2. The earbuds stay in, but only when pushed in hard
That is not a good fit. Earbuds for small ears should feel secure without force. If you have to wedge them in deeply, they may become sore, lose seal during movement, or create a plugged sensation. Try a different tip material or a smaller, lighter model rather than tolerating discomfort.
3. The sound is thin or bass-light
With earbuds, this often means the seal is incomplete. Many people with small ears choose the smallest tips automatically, but a too-small tip can leak air and reduce bass. The best approach is to try the smallest comfortable tip first, then test one size up if the sound lacks body or outside noise leaks in too easily.
4. One ear fits, the other does not
This is extremely common. Ear canals and outer ears are often asymmetrical. You may need different tip sizes for each ear. Brands do not always market this, but there is no rule that both sides must use the same tip.
5. ANC makes the earbuds feel more uncomfortable
Sometimes the issue is not physical size but pressure perception. Active noise cancellation can create a sensation of cabin pressure or inward force, even when the fit is fine. If that happens, a non-ANC pair or a model with adjustable ANC may feel better over long sessions.
6. Workout earbuds rub or bounce
For exercise, stability is not just about grip. Earbuds that are slightly too large may stay put when standing still but shift during impact. Wings and fins can help, but only if they are soft and correctly sized. A smaller, lower-profile earbud often works better than a larger “sport” model with more hardware attached.
7. Reviews say the earbuds are small, but they still do not fit
“Small” in reviews can mean several different things: small charging case, short stem, low weight, or narrow nozzle. For small ears, what matters most is the part that sits inside the ear and how it distributes pressure. Try to find photos that show the inner housing shape, not just the front view.
For buyers comparing platforms, codec support is usually a secondary issue here. Fit should come first. But if you are choosing between Android and iPhone-friendly options and want to understand the wireless side better, a codec explainer can be useful after you have narrowed the list to comfortable models.
Another often overlooked issue is hygiene and wear. Ear tips harden, tear, or become slick over time, and that can make a once-good fit unstable. Replacing worn tips is cheaper than replacing the earbuds, and it can restore seal and comfort surprisingly well.
When to revisit
If you are reading this as a buyer, revisit your earbud choice whenever the fit no longer matches the way you actually use it. Comfort needs can change with routine, work, climate, and device habits. The practical goal is not to own the most feature-rich pair, but to keep a pair that you can wear without fuss.

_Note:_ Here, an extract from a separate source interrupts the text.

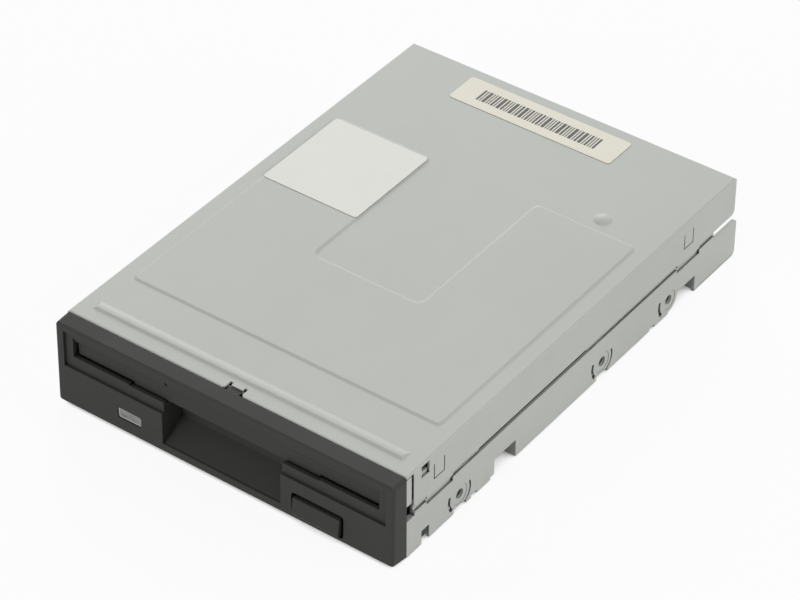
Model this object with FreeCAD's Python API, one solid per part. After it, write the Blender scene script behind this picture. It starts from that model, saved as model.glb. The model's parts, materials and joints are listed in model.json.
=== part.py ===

Come back to this topic when any of the following happens:
- Your current earbuds start slipping during normal walking or calls.
- You notice soreness after short listening sessions.
- You have changed phones and now care more about call quality, app support, or codec behavior.
- Your routine has shifted toward commuting, workouts, or all-day office wear.
- Your preferred model has been discontinued and you need a current replacement.
- You realize you have been compensating for poor fit by constantly adjusting the earbuds.
Here is a simple action plan for your next purchase:
- Start with comfort criteria, not specs. Write down your deal-breakers: shell too large, no extra-small tips, poor stability, or pressure after 30 minutes.
- Shortlist only compact designs. Ignore larger flagship earbuds unless you have already tried them and know they fit.
- Check included tip sizes before buying. If tip information is vague, that is a warning sign.
- Test for one-hour comfort, not five-minute comfort. Pressure points often appear later.
- Walk, talk, and chew during the test. Many earbuds seem secure until your jaw moves.
- Keep notes. A quick record of what failed will make the next purchase smarter.
If you want to make this a recurring check-in, review the category every six to twelve months. That is frequent enough to catch meaningful new releases without turning the process into constant shopping. For most readers, the right cadence is simple: revisit when your fit problem returns, when a trusted compact model disappears, or when you need earbuds for a new use case.
The category will keep changing, but the buying principle is steady. The best wireless earbuds for small ears are the ones that fit securely, disappear during use, and do not ask you to tolerate discomfort in exchange for features. If you use that standard, you will make better choices now and better updates later.